----- Supplied material -----

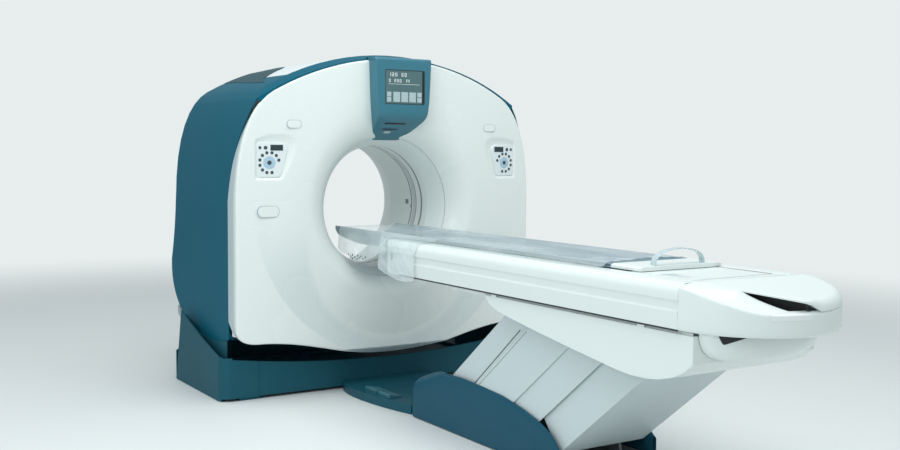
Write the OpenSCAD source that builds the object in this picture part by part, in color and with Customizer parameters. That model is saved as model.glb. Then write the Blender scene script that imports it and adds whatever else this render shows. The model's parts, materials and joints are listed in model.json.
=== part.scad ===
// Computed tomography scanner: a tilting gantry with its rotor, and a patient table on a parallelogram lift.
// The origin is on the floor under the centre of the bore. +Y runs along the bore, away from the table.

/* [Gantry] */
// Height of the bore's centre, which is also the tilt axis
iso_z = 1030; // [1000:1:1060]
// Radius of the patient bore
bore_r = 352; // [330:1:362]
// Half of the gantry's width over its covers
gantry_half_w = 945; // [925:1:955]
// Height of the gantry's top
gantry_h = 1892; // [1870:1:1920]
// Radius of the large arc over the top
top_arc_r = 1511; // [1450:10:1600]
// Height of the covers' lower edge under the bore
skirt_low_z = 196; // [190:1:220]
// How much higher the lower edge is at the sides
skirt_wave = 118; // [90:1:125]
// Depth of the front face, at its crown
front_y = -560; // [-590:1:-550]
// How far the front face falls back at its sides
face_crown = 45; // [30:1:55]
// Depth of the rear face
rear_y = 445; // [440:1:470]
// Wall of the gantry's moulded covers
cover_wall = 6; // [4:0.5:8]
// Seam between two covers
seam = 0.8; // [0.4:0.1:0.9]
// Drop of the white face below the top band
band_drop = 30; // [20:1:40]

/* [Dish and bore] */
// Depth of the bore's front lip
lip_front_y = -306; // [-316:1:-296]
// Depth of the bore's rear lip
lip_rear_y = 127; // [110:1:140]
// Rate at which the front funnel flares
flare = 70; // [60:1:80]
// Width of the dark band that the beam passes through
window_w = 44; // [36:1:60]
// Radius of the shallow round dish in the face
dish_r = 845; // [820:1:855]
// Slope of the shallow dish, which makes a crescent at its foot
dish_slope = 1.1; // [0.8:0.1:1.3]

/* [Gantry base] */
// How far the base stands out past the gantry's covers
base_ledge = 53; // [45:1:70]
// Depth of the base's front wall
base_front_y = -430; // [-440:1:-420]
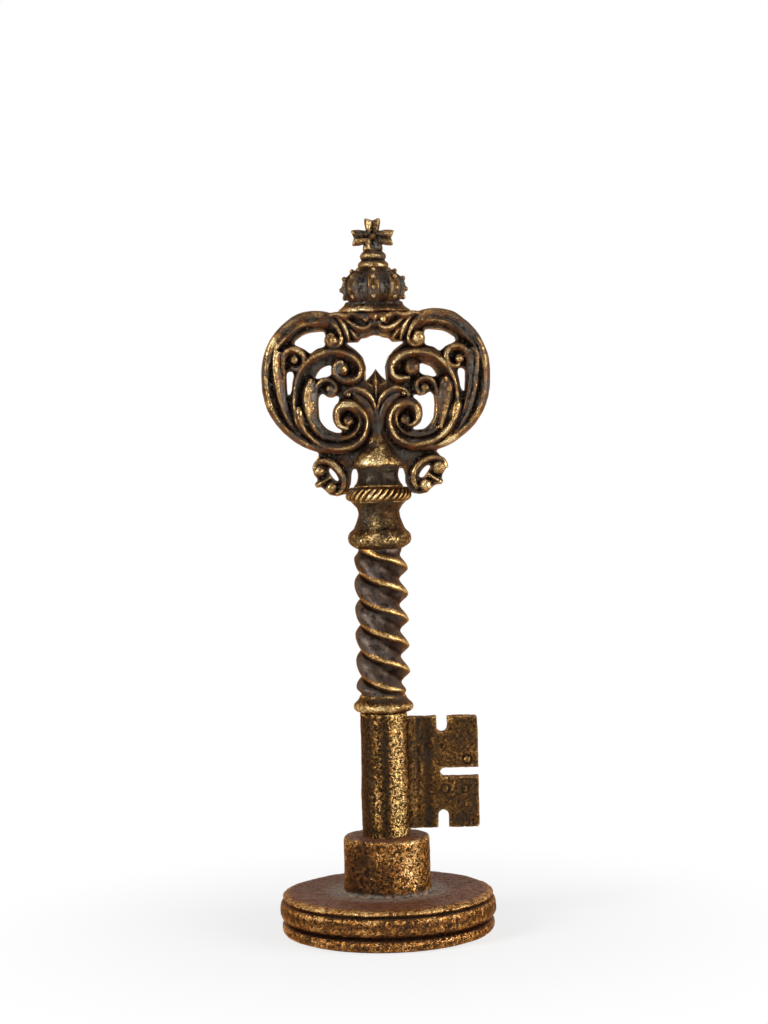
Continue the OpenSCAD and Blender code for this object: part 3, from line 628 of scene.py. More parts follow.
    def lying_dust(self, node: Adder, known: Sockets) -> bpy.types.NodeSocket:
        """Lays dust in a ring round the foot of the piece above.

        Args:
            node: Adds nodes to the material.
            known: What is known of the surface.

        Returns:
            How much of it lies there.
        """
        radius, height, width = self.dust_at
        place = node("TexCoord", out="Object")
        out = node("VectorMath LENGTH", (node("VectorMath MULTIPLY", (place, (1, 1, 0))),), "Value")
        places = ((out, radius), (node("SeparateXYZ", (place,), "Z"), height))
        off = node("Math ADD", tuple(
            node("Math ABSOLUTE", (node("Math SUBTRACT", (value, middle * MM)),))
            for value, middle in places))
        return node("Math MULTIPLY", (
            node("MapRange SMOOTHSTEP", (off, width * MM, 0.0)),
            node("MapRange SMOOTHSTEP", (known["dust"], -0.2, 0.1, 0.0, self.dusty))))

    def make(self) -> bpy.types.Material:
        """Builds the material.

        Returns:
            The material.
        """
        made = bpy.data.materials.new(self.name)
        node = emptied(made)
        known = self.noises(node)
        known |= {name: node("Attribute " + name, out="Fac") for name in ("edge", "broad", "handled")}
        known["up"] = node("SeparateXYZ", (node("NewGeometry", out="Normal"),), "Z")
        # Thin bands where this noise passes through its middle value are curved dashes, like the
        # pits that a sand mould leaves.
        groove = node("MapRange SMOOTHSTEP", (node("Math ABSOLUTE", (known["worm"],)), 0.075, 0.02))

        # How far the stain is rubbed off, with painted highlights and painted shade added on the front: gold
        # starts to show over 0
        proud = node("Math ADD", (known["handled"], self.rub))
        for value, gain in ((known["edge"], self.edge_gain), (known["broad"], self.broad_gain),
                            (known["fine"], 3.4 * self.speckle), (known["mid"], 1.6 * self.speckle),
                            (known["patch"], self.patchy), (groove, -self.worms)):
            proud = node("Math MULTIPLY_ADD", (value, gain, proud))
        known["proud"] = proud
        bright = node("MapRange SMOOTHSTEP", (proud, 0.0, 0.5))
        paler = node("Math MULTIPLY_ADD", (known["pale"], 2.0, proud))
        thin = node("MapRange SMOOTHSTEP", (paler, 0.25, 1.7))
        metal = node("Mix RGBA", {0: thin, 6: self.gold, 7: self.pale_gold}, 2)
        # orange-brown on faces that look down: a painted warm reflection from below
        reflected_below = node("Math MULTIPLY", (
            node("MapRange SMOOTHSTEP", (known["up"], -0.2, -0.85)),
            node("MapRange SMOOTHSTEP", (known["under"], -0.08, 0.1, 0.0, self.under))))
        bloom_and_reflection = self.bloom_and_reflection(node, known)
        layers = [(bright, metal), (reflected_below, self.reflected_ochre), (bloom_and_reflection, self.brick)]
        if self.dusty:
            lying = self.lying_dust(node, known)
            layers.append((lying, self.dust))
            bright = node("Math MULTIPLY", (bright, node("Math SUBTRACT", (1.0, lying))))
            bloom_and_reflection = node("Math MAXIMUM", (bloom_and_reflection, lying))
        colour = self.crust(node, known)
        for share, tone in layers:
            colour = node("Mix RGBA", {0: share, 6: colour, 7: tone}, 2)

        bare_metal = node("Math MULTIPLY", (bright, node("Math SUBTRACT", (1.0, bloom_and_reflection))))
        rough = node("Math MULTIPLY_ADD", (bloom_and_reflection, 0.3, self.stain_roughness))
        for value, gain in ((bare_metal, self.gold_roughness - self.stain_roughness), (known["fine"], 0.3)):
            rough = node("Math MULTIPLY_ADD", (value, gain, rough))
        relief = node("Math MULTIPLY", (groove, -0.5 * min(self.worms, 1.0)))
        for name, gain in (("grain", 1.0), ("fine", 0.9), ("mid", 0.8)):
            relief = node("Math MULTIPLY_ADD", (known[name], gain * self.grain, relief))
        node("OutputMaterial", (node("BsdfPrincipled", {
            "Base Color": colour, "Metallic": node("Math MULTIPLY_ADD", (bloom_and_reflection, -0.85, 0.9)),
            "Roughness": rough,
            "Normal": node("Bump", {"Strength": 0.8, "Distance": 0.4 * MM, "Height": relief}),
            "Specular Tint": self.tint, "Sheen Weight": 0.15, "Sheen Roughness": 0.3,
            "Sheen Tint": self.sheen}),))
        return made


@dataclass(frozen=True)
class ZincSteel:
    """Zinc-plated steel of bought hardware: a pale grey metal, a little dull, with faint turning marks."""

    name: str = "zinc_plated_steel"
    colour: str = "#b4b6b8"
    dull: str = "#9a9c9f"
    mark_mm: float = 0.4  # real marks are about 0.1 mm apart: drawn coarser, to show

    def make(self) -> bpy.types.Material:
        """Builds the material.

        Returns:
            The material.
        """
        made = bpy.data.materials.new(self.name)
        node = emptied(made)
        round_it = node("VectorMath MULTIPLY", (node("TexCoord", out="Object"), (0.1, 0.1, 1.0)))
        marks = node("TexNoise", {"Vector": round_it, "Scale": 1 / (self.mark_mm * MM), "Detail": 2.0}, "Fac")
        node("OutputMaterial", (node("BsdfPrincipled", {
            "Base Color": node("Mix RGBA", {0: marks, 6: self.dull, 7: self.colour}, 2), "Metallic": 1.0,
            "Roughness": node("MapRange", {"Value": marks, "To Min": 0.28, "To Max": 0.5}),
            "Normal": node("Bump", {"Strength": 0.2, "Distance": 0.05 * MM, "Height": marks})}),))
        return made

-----
----- Supplied material -----

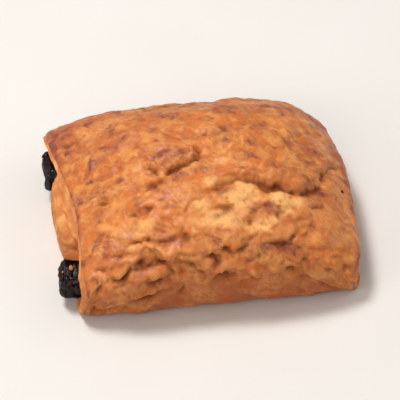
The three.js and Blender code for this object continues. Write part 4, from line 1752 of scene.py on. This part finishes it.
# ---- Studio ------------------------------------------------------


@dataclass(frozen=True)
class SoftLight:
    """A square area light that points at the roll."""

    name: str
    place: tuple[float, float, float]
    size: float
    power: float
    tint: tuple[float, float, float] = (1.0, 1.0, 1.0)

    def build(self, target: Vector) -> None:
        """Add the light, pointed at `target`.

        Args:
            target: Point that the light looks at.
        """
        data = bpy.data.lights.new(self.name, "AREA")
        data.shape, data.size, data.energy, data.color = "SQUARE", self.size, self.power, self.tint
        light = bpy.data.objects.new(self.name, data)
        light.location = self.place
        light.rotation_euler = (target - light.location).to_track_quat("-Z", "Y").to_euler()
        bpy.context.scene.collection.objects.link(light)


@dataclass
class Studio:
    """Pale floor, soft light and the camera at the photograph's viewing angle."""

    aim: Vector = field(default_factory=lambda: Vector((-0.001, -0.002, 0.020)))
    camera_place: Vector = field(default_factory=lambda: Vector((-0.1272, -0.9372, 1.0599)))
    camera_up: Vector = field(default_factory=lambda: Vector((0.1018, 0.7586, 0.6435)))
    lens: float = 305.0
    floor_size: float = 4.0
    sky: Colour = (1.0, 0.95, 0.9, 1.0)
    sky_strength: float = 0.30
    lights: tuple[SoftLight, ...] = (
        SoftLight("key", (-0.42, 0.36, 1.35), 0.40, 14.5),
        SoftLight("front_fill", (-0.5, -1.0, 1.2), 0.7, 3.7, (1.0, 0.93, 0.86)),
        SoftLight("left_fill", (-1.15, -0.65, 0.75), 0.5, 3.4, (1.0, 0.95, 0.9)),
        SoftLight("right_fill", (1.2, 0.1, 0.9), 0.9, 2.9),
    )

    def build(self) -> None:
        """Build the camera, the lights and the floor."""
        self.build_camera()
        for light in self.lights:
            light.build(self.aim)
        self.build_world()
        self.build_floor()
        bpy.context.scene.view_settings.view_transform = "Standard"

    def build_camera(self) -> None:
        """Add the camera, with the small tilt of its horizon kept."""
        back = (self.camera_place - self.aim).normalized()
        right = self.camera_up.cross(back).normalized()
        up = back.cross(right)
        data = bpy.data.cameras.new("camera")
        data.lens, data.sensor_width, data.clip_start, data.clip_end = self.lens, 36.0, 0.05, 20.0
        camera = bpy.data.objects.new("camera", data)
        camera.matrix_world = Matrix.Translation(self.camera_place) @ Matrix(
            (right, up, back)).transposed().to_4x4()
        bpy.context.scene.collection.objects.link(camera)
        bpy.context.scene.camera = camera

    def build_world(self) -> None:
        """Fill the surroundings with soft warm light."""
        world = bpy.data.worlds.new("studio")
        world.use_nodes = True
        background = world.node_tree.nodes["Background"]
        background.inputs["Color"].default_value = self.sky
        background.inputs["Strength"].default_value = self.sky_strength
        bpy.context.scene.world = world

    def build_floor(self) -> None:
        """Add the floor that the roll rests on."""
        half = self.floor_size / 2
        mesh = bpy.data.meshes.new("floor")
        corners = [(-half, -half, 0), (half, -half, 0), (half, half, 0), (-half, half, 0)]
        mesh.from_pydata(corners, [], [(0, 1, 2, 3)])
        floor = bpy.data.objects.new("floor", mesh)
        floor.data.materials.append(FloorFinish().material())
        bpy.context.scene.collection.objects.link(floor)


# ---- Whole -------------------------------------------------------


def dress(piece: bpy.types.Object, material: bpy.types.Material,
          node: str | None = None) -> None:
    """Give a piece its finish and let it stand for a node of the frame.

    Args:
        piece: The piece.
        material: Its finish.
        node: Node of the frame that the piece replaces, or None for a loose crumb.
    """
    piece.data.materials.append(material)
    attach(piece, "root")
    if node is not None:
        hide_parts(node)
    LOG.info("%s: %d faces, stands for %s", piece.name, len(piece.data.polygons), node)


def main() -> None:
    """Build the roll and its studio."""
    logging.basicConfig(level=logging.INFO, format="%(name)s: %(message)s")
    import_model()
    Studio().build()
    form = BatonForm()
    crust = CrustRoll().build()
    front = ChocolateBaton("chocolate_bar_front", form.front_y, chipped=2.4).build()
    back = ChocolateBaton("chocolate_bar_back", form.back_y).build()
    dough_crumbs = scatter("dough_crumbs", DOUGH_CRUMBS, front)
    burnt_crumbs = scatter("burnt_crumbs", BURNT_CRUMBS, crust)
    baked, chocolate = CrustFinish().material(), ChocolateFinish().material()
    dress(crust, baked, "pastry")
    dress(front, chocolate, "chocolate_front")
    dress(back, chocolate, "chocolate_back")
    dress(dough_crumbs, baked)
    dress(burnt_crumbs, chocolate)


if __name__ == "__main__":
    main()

-----
----- Supplied material -----

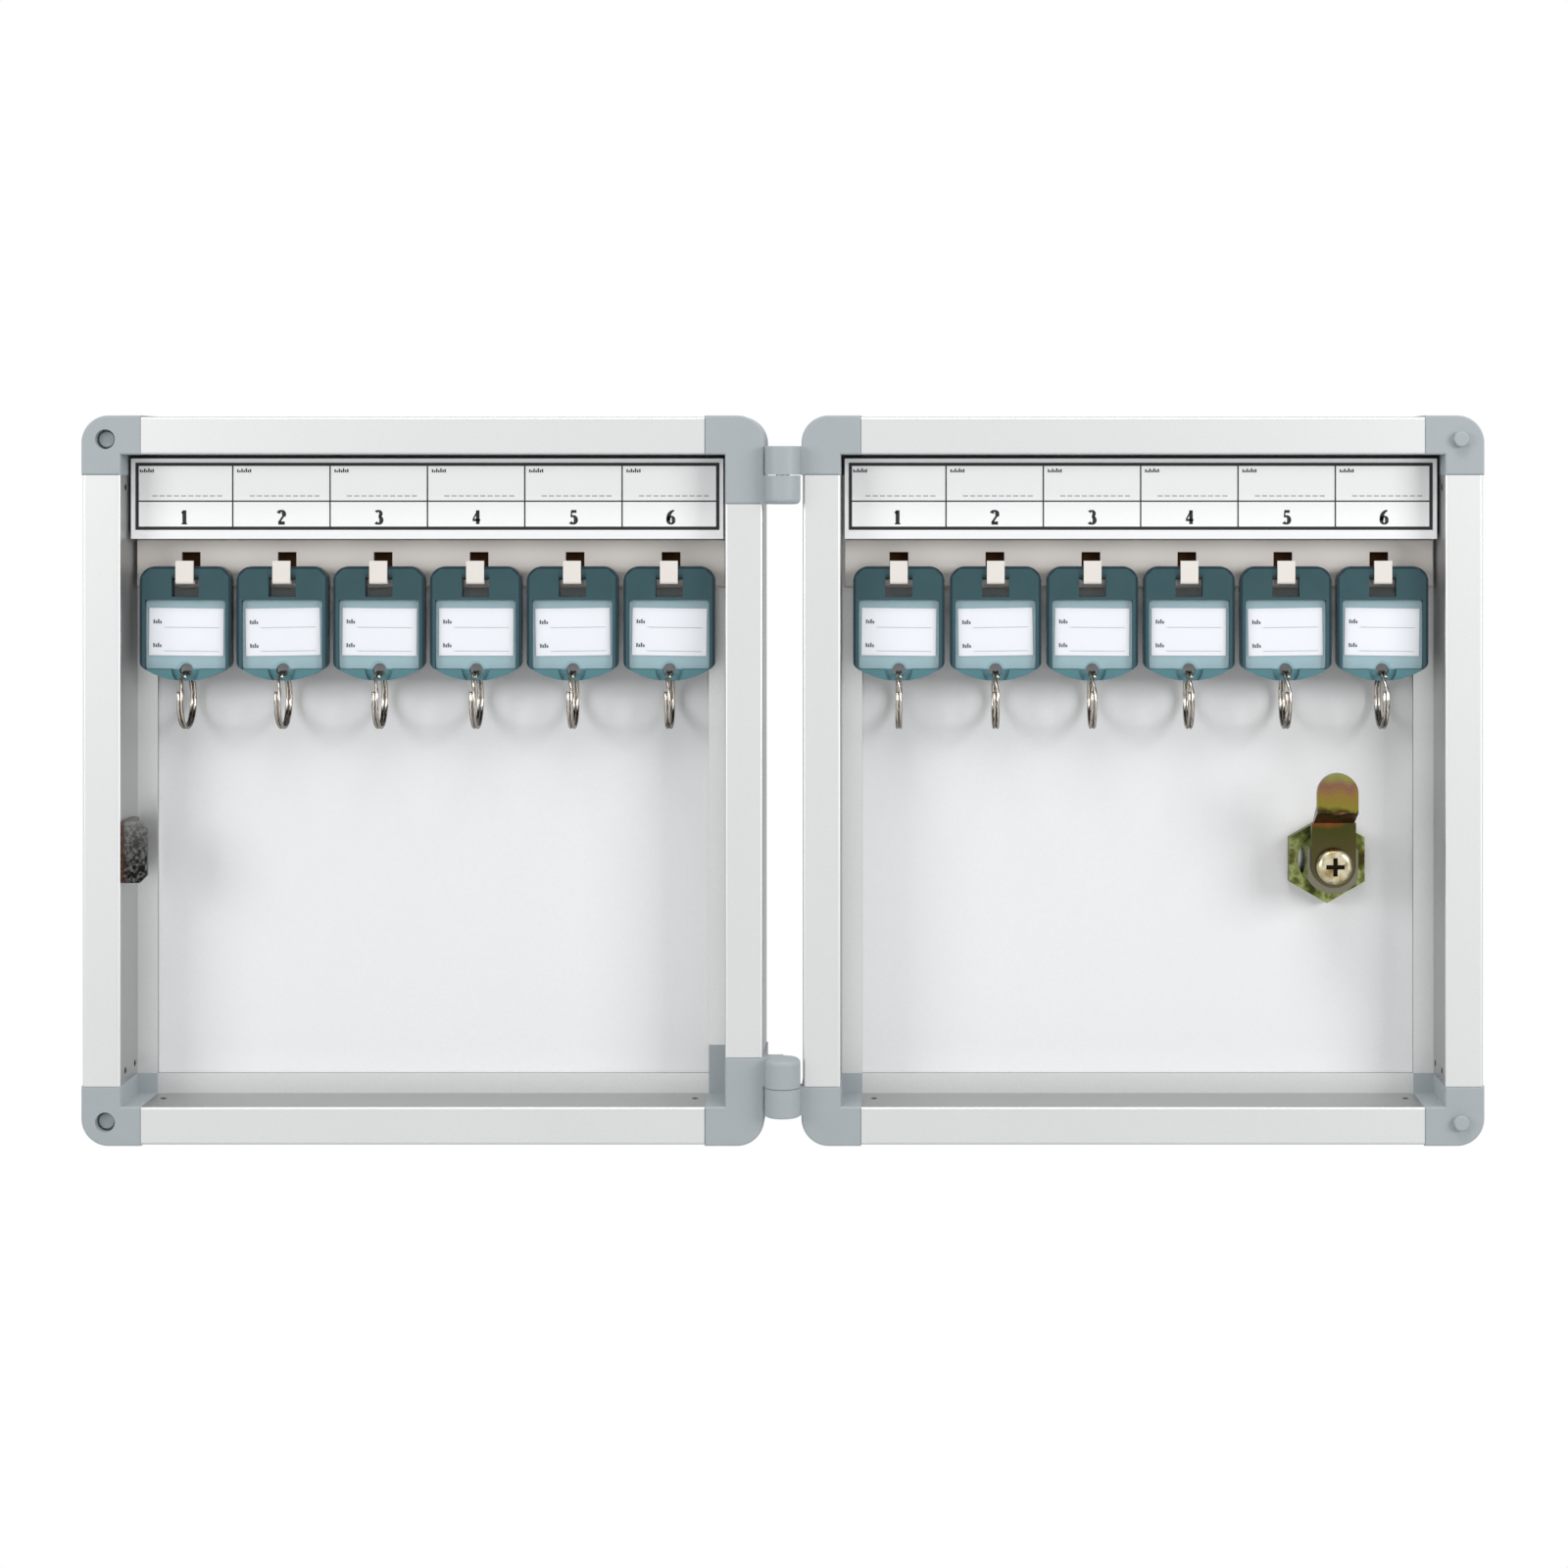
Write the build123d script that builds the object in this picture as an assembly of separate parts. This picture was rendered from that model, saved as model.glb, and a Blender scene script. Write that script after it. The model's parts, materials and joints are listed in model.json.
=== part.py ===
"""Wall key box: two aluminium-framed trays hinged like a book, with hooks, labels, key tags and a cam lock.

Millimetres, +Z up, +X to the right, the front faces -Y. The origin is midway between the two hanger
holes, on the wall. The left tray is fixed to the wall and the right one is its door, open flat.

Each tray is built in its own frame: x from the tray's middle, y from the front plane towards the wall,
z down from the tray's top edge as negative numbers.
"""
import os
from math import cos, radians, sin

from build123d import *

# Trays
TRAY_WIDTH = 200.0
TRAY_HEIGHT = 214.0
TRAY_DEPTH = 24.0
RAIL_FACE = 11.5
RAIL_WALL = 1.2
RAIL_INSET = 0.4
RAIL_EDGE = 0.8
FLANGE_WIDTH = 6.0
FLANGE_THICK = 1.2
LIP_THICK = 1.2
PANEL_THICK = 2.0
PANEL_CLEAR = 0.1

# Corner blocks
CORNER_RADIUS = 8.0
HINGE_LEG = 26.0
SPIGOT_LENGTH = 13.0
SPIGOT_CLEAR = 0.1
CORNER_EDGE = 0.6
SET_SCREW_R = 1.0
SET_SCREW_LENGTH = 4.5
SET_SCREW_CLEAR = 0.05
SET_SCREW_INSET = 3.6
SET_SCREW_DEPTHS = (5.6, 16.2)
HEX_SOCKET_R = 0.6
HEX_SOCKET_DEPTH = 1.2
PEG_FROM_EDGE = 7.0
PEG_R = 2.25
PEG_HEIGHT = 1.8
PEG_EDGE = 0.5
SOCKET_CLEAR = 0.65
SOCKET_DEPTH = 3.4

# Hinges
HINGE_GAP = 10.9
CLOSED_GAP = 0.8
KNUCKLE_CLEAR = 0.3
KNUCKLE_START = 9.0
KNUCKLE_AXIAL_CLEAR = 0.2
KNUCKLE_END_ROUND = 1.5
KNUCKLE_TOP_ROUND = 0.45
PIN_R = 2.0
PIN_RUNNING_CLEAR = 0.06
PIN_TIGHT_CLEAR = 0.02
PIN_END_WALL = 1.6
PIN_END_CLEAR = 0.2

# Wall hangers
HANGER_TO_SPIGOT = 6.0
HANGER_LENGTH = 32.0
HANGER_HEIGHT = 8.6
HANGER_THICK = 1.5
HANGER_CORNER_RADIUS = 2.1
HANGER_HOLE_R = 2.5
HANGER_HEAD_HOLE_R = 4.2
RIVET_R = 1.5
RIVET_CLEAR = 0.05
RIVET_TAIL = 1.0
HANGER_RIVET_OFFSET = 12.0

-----

▶ **What you have to do**:
Your task is to repeat exactly the lines from the one that contains "The three.js and" through the one that contains "the light, pointed", with both end lines included.

▶ **Exercise result**:
The three.js and Blender code for this object continues. Write part 4, from line 1752 of scene.py on. This part finishes it.
# ---- Studio ------------------------------------------------------


@dataclass(frozen=True)
class SoftLight:
    """A square area light that points at the roll."""

    name: str
    place: tuple[float, float, float]
    size: float
    power: float
    tint: tuple[float, float, float] = (1.0, 1.0, 1.0)

    def build(self, target: Vector) -> None:
        """Add the light, pointed at `target`.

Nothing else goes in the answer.